_STATED EXERCISE_:
Every line in the listing is to be echoed verbatim.

:: DATA SECTION

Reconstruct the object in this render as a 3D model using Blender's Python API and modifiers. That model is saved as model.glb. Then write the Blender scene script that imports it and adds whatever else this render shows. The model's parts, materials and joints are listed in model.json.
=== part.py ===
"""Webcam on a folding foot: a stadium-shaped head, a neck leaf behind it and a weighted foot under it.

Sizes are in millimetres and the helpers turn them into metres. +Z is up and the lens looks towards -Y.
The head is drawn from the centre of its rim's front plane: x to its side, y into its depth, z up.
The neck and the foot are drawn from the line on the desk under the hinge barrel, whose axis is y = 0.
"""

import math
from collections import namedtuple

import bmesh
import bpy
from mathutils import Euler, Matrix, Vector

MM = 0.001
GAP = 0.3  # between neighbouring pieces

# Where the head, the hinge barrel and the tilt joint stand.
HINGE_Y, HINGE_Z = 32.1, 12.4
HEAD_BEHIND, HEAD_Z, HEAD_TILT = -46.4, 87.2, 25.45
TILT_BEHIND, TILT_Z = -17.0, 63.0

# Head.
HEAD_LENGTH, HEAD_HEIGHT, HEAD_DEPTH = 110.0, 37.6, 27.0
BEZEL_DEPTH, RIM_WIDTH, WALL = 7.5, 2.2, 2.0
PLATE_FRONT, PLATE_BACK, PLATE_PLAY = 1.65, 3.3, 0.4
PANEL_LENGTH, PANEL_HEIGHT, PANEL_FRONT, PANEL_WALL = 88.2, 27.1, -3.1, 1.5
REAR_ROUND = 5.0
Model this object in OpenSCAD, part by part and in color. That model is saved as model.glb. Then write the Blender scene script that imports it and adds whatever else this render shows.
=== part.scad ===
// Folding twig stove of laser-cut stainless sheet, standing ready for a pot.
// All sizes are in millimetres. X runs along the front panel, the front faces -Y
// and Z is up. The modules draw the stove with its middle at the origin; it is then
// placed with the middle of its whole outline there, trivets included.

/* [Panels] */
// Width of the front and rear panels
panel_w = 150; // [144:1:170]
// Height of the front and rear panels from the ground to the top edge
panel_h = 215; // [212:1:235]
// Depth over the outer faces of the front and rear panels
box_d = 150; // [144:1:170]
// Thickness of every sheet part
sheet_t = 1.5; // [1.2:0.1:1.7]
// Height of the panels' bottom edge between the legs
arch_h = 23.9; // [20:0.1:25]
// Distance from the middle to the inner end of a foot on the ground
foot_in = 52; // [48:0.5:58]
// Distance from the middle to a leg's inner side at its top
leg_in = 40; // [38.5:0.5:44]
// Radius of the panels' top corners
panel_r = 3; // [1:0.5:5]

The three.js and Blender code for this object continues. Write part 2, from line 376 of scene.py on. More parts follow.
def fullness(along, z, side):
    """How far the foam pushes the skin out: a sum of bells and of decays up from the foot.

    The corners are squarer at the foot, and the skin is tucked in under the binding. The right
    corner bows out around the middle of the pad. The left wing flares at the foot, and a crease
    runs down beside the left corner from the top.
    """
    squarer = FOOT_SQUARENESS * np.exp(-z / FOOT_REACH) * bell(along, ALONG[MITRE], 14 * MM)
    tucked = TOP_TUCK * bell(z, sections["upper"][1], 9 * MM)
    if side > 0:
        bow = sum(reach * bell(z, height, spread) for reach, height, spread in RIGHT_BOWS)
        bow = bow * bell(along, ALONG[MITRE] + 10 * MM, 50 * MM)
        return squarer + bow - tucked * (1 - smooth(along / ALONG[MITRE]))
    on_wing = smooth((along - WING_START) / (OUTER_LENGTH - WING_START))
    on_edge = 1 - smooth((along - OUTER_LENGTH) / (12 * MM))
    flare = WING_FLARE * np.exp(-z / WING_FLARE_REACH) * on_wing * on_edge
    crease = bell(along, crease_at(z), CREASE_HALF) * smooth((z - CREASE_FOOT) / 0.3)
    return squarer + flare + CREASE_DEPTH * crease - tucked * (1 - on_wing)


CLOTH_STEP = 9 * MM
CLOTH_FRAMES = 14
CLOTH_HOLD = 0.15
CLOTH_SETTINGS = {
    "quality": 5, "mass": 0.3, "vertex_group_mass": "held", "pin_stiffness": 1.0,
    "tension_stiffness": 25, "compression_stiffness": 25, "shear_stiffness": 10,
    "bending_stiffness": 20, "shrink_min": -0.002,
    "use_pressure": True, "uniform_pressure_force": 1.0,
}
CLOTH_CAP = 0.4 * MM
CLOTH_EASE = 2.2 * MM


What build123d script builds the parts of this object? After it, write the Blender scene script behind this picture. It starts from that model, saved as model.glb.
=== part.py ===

::::

_OUTPUT FOR THIS TASK_:
Reconstruct the object in this render as a 3D model using Blender's Python API and modifiers. That model is saved as model.glb. Then write the Blender scene script that imports it and adds whatever else this render shows. The model's parts, materials and joints are listed in model.json.
=== part.py ===
"""Webcam on a folding foot: a stadium-shaped head, a neck leaf behind it and a weighted foot under it.

Sizes are in millimetres and the helpers turn them into metres. +Z is up and the lens looks towards -Y.
The head is drawn from the centre of its rim's front plane: x to its side, y into its depth, z up.
The neck and the foot are drawn from the line on the desk under the hinge barrel, whose axis is y = 0.
"""

import math
from collections import namedtuple

import bmesh
import bpy
from mathutils import Euler, Matrix, Vector

MM = 0.001
GAP = 0.3  # between neighbouring pieces

# Where the head, the hinge barrel and the tilt joint stand.
HINGE_Y, HINGE_Z = 32.1, 12.4
HEAD_BEHIND, HEAD_Z, HEAD_TILT = -46.4, 87.2, 25.45
TILT_BEHIND, TILT_Z = -17.0, 63.0

# Head.
HEAD_LENGTH, HEAD_HEIGHT, HEAD_DEPTH = 110.0, 37.6, 27.0
BEZEL_DEPTH, RIM_WIDTH, WALL = 7.5, 2.2, 2.0
PLATE_FRONT, PLATE_BACK, PLATE_PLAY = 1.65, 3.3, 0.4
PANEL_LENGTH, PANEL_HEIGHT, PANEL_FRONT, PANEL_WALL = 88.2, 27.1, -3.1, 1.5
REAR_ROUND = 5.0
Model this object in OpenSCAD, part by part and in color. That model is saved as model.glb. Then write the Blender scene script that imports it and adds whatever else this render shows.
=== part.scad ===
// Folding twig stove of laser-cut stainless sheet, standing ready for a pot.
// All sizes are in millimetres. X runs along the front panel, the front faces -Y
// and Z is up. The modules draw the stove with its middle at the origin; it is then
// placed with the middle of its whole outline there, trivets included.

/* [Panels] */
// Width of the front and rear panels
panel_w = 150; // [144:1:170]
// Height of the front and rear panels from the ground to the top edge
panel_h = 215; // [212:1:235]
// Depth over the outer faces of the front and rear panels
box_d = 150; // [144:1:170]
// Thickness of every sheet part
sheet_t = 1.5; // [1.2:0.1:1.7]
// Height of the panels' bottom edge between the legs
arch_h = 23.9; // [20:0.1:25]
// Distance from the middle to the inner end of a foot on the ground
foot_in = 52; // [48:0.5:58]
// Distance from the middle to a leg's inner side at its top
leg_in = 40; // [38.5:0.5:44]
// Radius of the panels' top corners
panel_r = 3; // [1:0.5:5]

The three.js and Blender code for this object continues. Write part 2, from line 376 of scene.py on. More parts follow.
def fullness(along, z, side):
    """How far the foam pushes the skin out: a sum of bells and of decays up from the foot.

    The corners are squarer at the foot, and the skin is tucked in under the binding. The right
    corner bows out around the middle of the pad. The left wing flares at the foot, and a crease
    runs down beside the left corner from the top.
    """
    squarer = FOOT_SQUARENESS * np.exp(-z / FOOT_REACH) * bell(along, ALONG[MITRE], 14 * MM)
    tucked = TOP_TUCK * bell(z, sections["upper"][1], 9 * MM)
    if side > 0:
        bow = sum(reach * bell(z, height, spread) for reach, height, spread in RIGHT_BOWS)
        bow = bow * bell(along, ALONG[MITRE] + 10 * MM, 50 * MM)
        return squarer + bow - tucked * (1 - smooth(along / ALONG[MITRE]))
    on_wing = smooth((along - WING_START) / (OUTER_LENGTH - WING_START))
    on_edge = 1 - smooth((along - OUTER_LENGTH) / (12 * MM))
    flare = WING_FLARE * np.exp(-z / WING_FLARE_REACH) * on_wing * on_edge
    crease = bell(along, crease_at(z), CREASE_HALF) * smooth((z - CREASE_FOOT) / 0.3)
    return squarer + flare + CREASE_DEPTH * crease - tucked * (1 - on_wing)


CLOTH_STEP = 9 * MM
CLOTH_FRAMES = 14
CLOTH_HOLD = 0.15
CLOTH_SETTINGS = {
    "quality": 5, "mass": 0.3, "vertex_group_mass": "held", "pin_stiffness": 1.0,
    "tension_stiffness": 25, "compression_stiffness": 25, "shear_stiffness": 10,
    "bending_stiffness": 20, "shrink_min": -0.002,
    "use_pressure": True, "uniform_pressure_force": 1.0,
}
CLOTH_CAP = 0.4 * MM
CLOTH_EASE = 2.2 * MM


What build123d script builds the parts of this object? After it, write the Blender scene script behind this picture. It starts from that model, saved as model.glb.
=== part.py ===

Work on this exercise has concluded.